Asphalt roof shingles are installed with 10mm wide head / ribbed shank galvanised clout nails.
Staples can not be used to install roof shingles as they can cut through the shingle and over time they tend to work their way out of the plywood cutting the roof shingle above.
Nails are recommended by the ARMA’s (Asphalt Roofing Manufacturers Association) as they hold down the roof shingle better. The points outlined below apply to IKO asphalt roof shingles (refer to manufacturers guidelines for other brands)
- Four nails per roof shingle minimum, six for “high wind zones.”
- Nail position is just below the glue strip and above the cutout on the Marathon roof shingles and the guideline on Laminated ranges.
- The correct installation of the clouts is shown in the diagram above, flush with the asphalt shingle.
- The clout should penetrate at least 2mm through the plywood as suggested by the ARMA.
- Ribbed shank nails are preferred as they have better-holding strength.
A six nailing pattern (see below) is used in “high wind areas”. On roofs above 60° shingles need to be manually glued down. A small 10 cent size dab of asphalt mastic on each corner of the shingle is required
You use metal step flashing where the roof joins up to a vertical wall or penetration—for example, a skylight, chimney or air conditioning unit. The metal step is nailed over each course of asphalt shingles guiding any water out onto the main roof. The wall cladding then covers this flashing.
You can order the Velux range of skylights with a step flashing kit for use with roof shingles. Ask for thew EDL step flashing kit when you call.
An essential installation consideration is roof ventilation. The ventilation requirements are determined by the size and design of the roof. For attic spaces above an insulated ceiling, the vent ratio is one square meter of net free ventilating area/300 square meters. For low slope roofs or cathedral ceilings, the vent ratio is one square meter/150 square meters.
Our premium ridge ventilation provides exhaust ventilation. The natural effect of the hot air rising pushes it out through at the highest point in the roof. Also, a venturi effect is created where the outside wind pulls the air from the roof space. Box vents are not adequate as they don’t provide enough net vent area. A typical sized roof would need 20+ box vents which are unrealistic and very ugly.
The picture below shows what can happen if some of the manufacturer’s requirements are not followed. You can see where the ply has rotted, and the roof shingles have deteriorated. The roof mainly caused this with no ventilation installed. The bathroom exhaust was vented directly into the closed roof space causing moisture to build up and rot the plywood.
Roof ventilation performs several essential tasks in an asphalt shingle roof system.
- It keeps the air temperature in the roof at +/- 10° of the outside air temperature.
- Condensation can occur on the inside of the ply deck due to the difference in the air temperatures inside and outside. Ventilation will stop this from happening, saving your roof and insulation from being damaged.

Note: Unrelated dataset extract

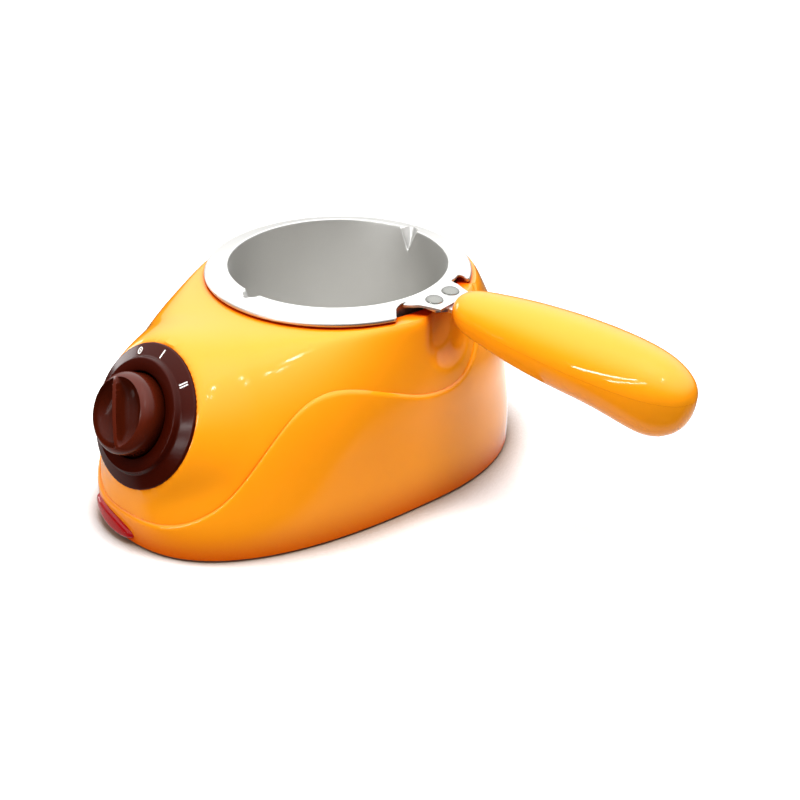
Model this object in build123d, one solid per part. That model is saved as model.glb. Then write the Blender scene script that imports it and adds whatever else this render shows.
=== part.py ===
from build123d import *
import math
import os

# Electric chocolate melting pot. Lengths are in mm.
# The pot's axis is the Z axis, the table is Z = 0 and the knob faces -Y.

# Pot
pot_depth = 46.0
pot_gauge = 1.2
pot_base_radius = 43.0
pot_mouth_radius = 45.3
pot_corner = 7.0
flange_radius = pot_mouth_radius + 9.7
flange_drop = 2.4
bead_radius = 1.2
lip_half_width = 5.2
lip_height = 11.0

# Egg-shaped base, whose reaches follow the flange
foot_height = 1.0
base_half_width = flange_radius + 5.0
base_rear_reach = flange_radius + 22.5
base_front_reach = flange_radius + 58.2
shell_wall = 2.4
lip_margin = 1.9
front_lip_margin = 4.0
wave_step = 1.1
EGG_POINTS = 16
# Height share, then how far the width, rear and front are from top (0) to base (1), then rear and front powers
EGG_SECTIONS = [
    (0.000, 0.90, 0.98, 0.985, 2.20, 2.50),
    (0.130, 1.00, 1.00, 1.000, 2.20, 2.50),
    (0.330, 0.98, 0.95, 0.970, 2.18, 2.42),
    (0.6227, 0.87, 0.74, 0.818, 2.12, 2.22),
    (0.900, 0.55, 0.26, 0.572, 2.00, 1.75),
    (0.968, 0.42, 0.09, 0.323, 2.00, 1.75),
    (1.000, 0.00, 0.00, 0.000, 2.00, 2.00),
]
DIAL_SECTION = 3

# Moulded wave along each side, as (Y, Z) points from the front to the rear
WAVE_POINTS = [(-122, 12.4), (-104, 18.5), (-84, 38), (-66, 57.5), (-47, 63.3), (-20, 56), (4, 49.5), (20, 54.5), (30, 68), (35, 92)]

# Fits
fit_gap = 0.2
seat_gap = 0.2
running_gap = 0.05
flange_gap = 0.8

# Bottom cover, feet and its screws
cover_thickness = 2.5
foot_radius = 6.0
foot_recess = 1.0
# Shares of the half width and of the reach, in front and behind
FOOT_SHARES = [(0.533, 0.671), (0.383, 0.671)]
COVER_SCREW_SHARES = [(0.75, 0.459), (0.65, 0.606)]
post_radius = 4.0
post_rib = 2.0
screw_radius = 1.5
screw_depth = 12.0
screw_head_radius = 2.9
screw_head_height = 1.6

# Heater stack, from the posts up to the plate
stack_height = 34.0
shield_gauge = 0.8
shield_radius = flange_radius - 5.2
shield_top_gap = 1.0
insulation_thickness = 1.2
plate_radius = pot_base_radius - 0.5
plate_thickness = 4.8
insulation_hole_radius = plate_radius - 11.5
shield_hole_radius = insulation_hole_radius - 1.0
plate_screw_circle = plate_radius - 6.5
plate_post_radius = 4.2
plate_screw_length = 15.0
block_size = (18.0, 16.0, 5.0)
block_spacing = 22.0
clamp_gauge = 1.0
clamp_width = 10.0
clamp_boss_radius = 3.2
clamp_boss_place = 25.2
thermostat_radius = 7.0
thermostat_height = 6.0
thermostat_place = 18.0
fuse_radius = 2.0
fuse_length = 11.0
fuse_place = 15.0
fuse_lead_radius = 0.5

# Dial, knob and rotary switch, measured along the dial's own axis
dial_tilt = 25.3
seat_depth = 2.0
pad_margin = 0.4
pad_depth = 16.0
pad_spread = 6.6
dial_radius = 29.0
dial_rim_height = 1.0
dial_cone_rise = 2.2
tier_radius = 22.6
tier_height = 5.6
recess_floor = 2.4
knob_radius = 16.4
knob_height = 13.4
knob_edge = 4.0
knob_recess_gap = 0.7
knob_floor_gap = 0.5
knob_rest_turn = 28.0
blade_thickness = 3.6
pocket_depth = 7.0
pocket_rim = 2.0
pocket_corner = 1.5
pocket_floor_curve = 3.0
knob_web = 1.4
shaft_radius = 3.0
shaft_flat = 2.3
bushing_radius = 4.75
nut_flats = 14.0
nut_height = 2.4
switch_radius = 10.5
switch_depth = 14.0
terminal_size = (6.0, 0.8, 7.0)

# Lamp
lamp_place = -11.0
lamp_height = 6.4
lens_fall = 9.0
lens_half_length = 15.4
lens_half_height = 3.7
lens_proud = 2.0
lens_cut_depth = 16.0
lamp_holder_depth = 9.0
lamp_holder_size = (18.0, 8.0, 7.0)
neon_radius = 2.2
neon_length = 15.0

# Mains inlet at the rear
inlet_height = 15.0
cord_radius = 3.2
gland_neck_radius = 5.0
gland_flange_radius = 7.2
gland_flange_thickness = 1.8
terminal_block_size = (26.0, 14.0, 11.0)
terminal_block_place = base_rear_reach - 29.5
cord_clamp_size = (24.0, 8.0, 3.0)
cord_clamp_place = base_rear_reach - 14.5
cord_clamp_screw_place = 8.5

# Handle
handle_azimuth = 9.5
handle_droop = 4.5
# Half outlines past the pot's mouth, as (distance, half width) points
TAB_EDGE = [(0.8, 13.8), (4.7, 13.6), (10.7, 11.2), (14.9, 9.7)]
NOTCH_EDGE = [(1.3, 12.0), (0.4, 15.4), (0.4, 19.8), (24.4, 43.8)]
rivet_offset = 8.3
rivet_spacing = 10.6
rivet_radius = 1.8
rivet_head_radius = 3.7
rivet_head_height = 1.5
bracket_gauge = 1.5
bracket_width = 19.0
bracket_offset = 4.3
bracket_shoulder = 3.0
tang_width = 11.0
tang_length = 46.0
handle_offset = 15.5
handle_length = 110.0
# Distance from the nose, half width and top, depth of the underside
HANDLE_PROFILE = [
    (0.7, 3.8, 3.8),
    (3.4, 6.9, 6.9),
    (13.0, 10.2, 10.2),
    (29.0, 12.8, 12.8),
    (50.0, 14.9, 14.9),
    (74.0, 15.5, 16.8),
    (85.0, 14.9, 19.0),
    (94.0, 13.5, 19.8),
    (103.0, 10.1, 16.0),
    (108.4, 5.2, 8.6),
]
handle_screw_places = [20.0, 68.0]
handle_screw_seat = 5.0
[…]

- Prevents the plywood from moving due to moisture buildup
- Also stops the ply from rotting.
- The proper use of roof ventilation will add years to the life of your roof.
- Some manufacturers will void the warranty if the recommended roof ventilation is not seen.
You can see more details on the importance of roof ventilation in the articles below.
We use a premium ridge vent called Trimline. It provides adequated exhaust ventilation and has a nice low profile appearance.
In some hip roof, designs have little to no ridge for roof ventilation. In these situations we can use a solar-powered electric vent (see below) These solar vents are brilliant at pulling the hot air from the roof during the day. When the sun goes down, the vent stops running and leaves some of the heat in the roof space. One solar-powered roof vent is equivalent to 12 “whirlybird” roof ventilators.
A lot to take in and understand, but it pays to have this knowledge to build the best possible asphalt roof shingle system that will protect your home for many years to come.